Good luck with that conversation, my guess it goes something like this: Coach; “Mr Drama Dad, I know we talked about Jamie playing Quarterback for us, but it looks like we don’t have anyone that can catch the ball very well. We do however have a second team Quarterback that is pretty solid, I think we could score a whole lot more points if we had your son at the slot instead of Quarterback.” Mr Drama Dad: “Are you out of your #$%*&#! mind? Junior has played Quarterback since he was 6 years old, you are destroying his “career”, you con man. You sat down in our living room and told us what a great QB he was going to be for you, now you want him at slot, over my dead body. I don’t care if you win a single game, you said he was going to play QB, the fact you have no receivers is a YOU problem. Get out of my face, I’m taking him over to the Jaguars, I know they will let him play Quarterback. See you in 6 weeks when the two teams play.”
You won’t have these type of problems if you RECRUIT EVERYONE, regardless of who they are and what athletic talent or lack thereof they bring to the table. Sell your prospective players and parents on your programs mission, (you MUST have a mission statement) being part of a team and the unique qualities your program has. When these parents see you don’t recruit a better athlete instead of a lesser one, they see they have no power to hold you hostage because of the athletic prowess of their son. When you then treat all the players the same in practice, valuing every child the same, no matter if he is the worst or best player on the team, the parents will “get it.” Showing your true colors that you are coaching youth football to develop young men, all of them, will help you turn the tables.
I understand you have to recruit to get started or to get your program out of a rut and my free e-book can help you do that with some very unique and creative ways to recruit players, you can get that here:
I used these methods to start two brand new programs in areas where I didn’t know anyone. One was in an inner-city neighborhood I had lived in 20 years prior but had virtually no contacts as I had lived in other states since then and commuted over 60 miles each day to practice. The other program was in a place I had never even heard of about 90 miles from my previous residence, literally not knowing anyone in a somewhat closed rural/suburban good ol boys place. We had no children attending the local school and attended church about 25 miles away, we didn’t know anyone when we moved there and knew only our across the road neighbors 6 months later. In both places we struggled to gain a foothold with my youth football program and we took every warm body that signed on the dotted line. In time the players, parents and community saw what we were all about and now we don’t even have to hand out flyers at school to get enough players to fill out our 4 teams.
This November we were already full on 2 of my 4 teams for the following year.
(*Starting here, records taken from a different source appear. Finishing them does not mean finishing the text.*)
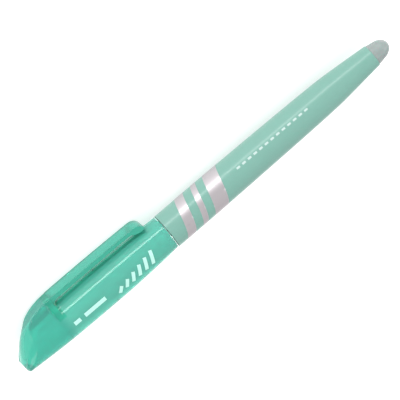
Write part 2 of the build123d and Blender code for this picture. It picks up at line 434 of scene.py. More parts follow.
@dataclass(frozen=True)
class HotFoil(Finish):
    """Bright metal foil stamped on plastic, faintly brushed round the pen."""

    stretch: tuple = (6, 1, 1)

    def complete(self, tree: Tree, shader: Node) -> None:
        """Makes it metal."""
        set_inputs(shader, {"Metallic": 1.0})


@dataclass(frozen=True)
class Fibre(Finish):
    """Pressed or bundled fibre, drawn out along the pen."""

    stretch: tuple = (0.12, 1, 1)
    sheen: float = 0.3

    def complete(self, tree: Tree, shader: Node) -> None:
        """Adds the soft sheen of loose ends."""
        set_inputs(shader, {"Sheen Weight": self.sheen})


@dataclass(frozen=True)
class LightTable(Finish):
    """White acrylic that is lit from below, so that a thing on it has hardly any shadow."""

    glow: float = 0.62

    def material(self) -> Material:
        """The finished material, which has no grain."""
        material, _, shader = self.start()
        set_inputs(shader, {"Emission Color": (1, 1, 1, 1), "Emission Strength": self.glow})
        set_inputs(shader, {"Specular IOR Level": 0.0})
        return material


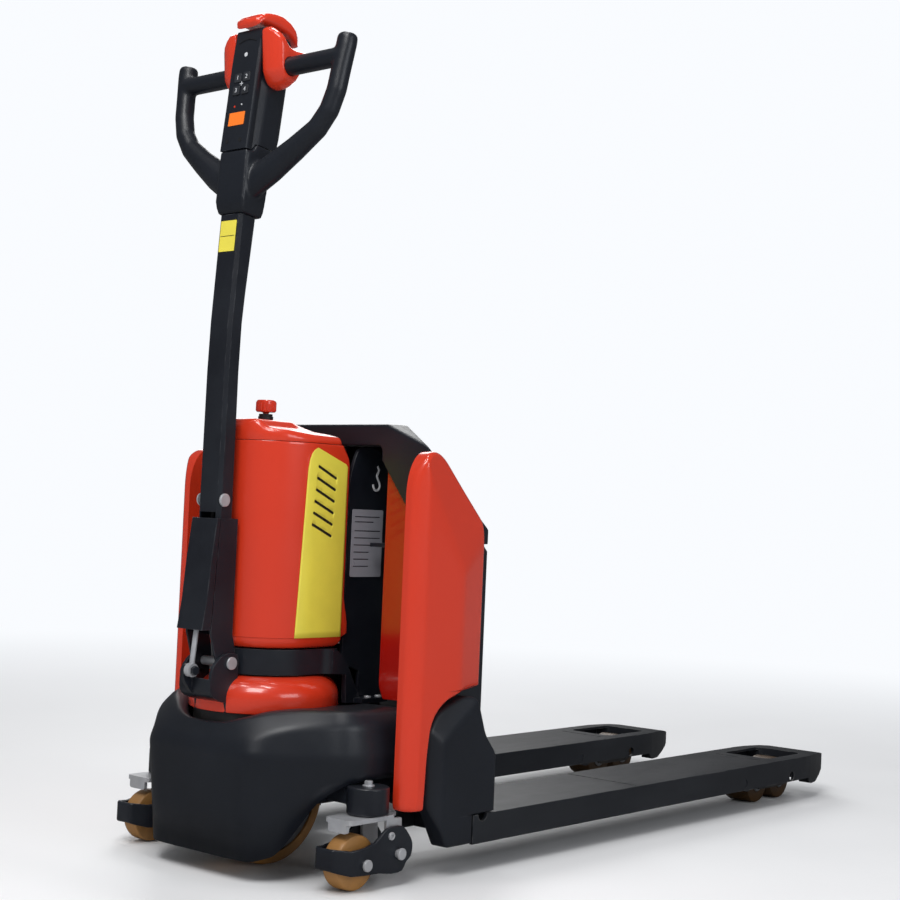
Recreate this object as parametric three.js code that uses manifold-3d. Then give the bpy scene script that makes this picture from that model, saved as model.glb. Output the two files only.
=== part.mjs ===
// Electric pallet truck: a low-lift truck with a steered drive wheel, a tiller and a lifting fork frame.
// Millimetres. +X points to the fork tips, +Y to the truck's left, +Z up.
// The origin is on the floor under the steering axis. Every piece is drawn with the forks lowered and
// the tiller upright.
import * as THREE from "three";
import { ConvexGeometry } from "three/addons/geometries/ConvexGeometry.js";
import { mergeVertices } from "three/addons/utils/BufferGeometryUtils.js";
import Module from "manifold-3d";

// ---- driving dimensions ----
const GAP = 0.4; // between two pieces that touch
const RUN = 0.3; // radial clearance of a turning fit

const FORK = { width: 160, centre: 190, heel: 238, tip: 1387, top: 88, bottom: 44, wall: 6, roof: 5 };
const LOAD_WHEEL = { radius: 40, width: 60, spread: 44, centre: 1181 };
const BOGIE = { z: 54, plate: 6 };
const ARM = { x: 1000, z: 57, crank: 17 };
const ROCKER = { x: 212, z: 88, radius: 10, crank: 15.1, reach: 150, pinX: 73.4, pinZ: 145.4, y: 100 };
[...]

This was due to all but 2 of our players signing up to play again the next year and our existing players having their brothers, cousins and neighbors sign up through our web site. By showing that we care about every player regardless of ability and do not selectively recruit, we have no shortage of parents that want their kids to play on our teams. We always take the first 25 players who sign up at each age group, then put any overflow on a waiting list, you would be amazed at some of the phone calls I get. When I tell mom we already have the 25 kids signed up, mom proceeds to tell me the exploits of little Johnny, how big and fast he is, how he plays select baseball etc etc, really amazing stuff. They always tell me who they know in our program, name dropping is always the second approach they use. They seemed shocked when I explain that we aren’t trying to be rude but that we really don’t care how good anyone is, that isn’t important to us in the least. When I try and explain that every player is equally important to us and we will be competitive with whatever we get for players, they think I’m some type of lunatic, really amazing conversations.
We compete with two other programs for kids, one of which practices on the very same fields we practice on. After you establish yourself and you are doing everything you can to build trust, show you care about all your players, do all you can to retain your players and you’re teaching good fundamental football- you really won’t have to recruit anyone. Our Team Chemistry, Character and Confidence program has been a big help in that regard as has our mini-team concept as well as our unique practice methodology and academic program. But if you are in a position where you have to recruit, don’t set yourself up for failure by selectively recruiting only the best players.
I’ve also found that the guys that put a lot of effort into selectively recruiting players often times don’t do very well. They put so much effort and stock into the ability of the kids, they get down when they don’t recruit a very athletic class. They focus so much on the pieces they are missing, not understanding that while there are some teams out there with better athletes, no team is without missing pieces. The best coaches, approach every season as a challenge to make the best team out of whatever whacky hand they are dealt.
Personally in the last 15 seasons I’ve only gone out of my way to selectively recruit 2 players, both in my last 2 seasons. One kid was an autistic child my wife came in contact with while assisting in my daughters reading class. He would not engage with anyone and was in a real rough spot. The other player was an ADHD kid with Aspergers Syndrome a light form of autism, who came from a single parent household. He was a loner and being bullied, both players are minimum play kids who get much more out of playing on the team than we get athletically from them. However football can be such a catalyst in the development of kids like this. Just think 20 years from now, how much impact will football have had on the life of your players. Don’t miss the boat by passing on kids like this. Then coach your tail off and win too, it’s possible, my own teams have gone 132-18 with kids like this in a 100 team league and we have zero parent problems, because they see we are going to do well regardless of the player equation. We view it as a challenge, not a curse. It’s possible, not idle talk or fluffy theory by someone who has never coached youth football.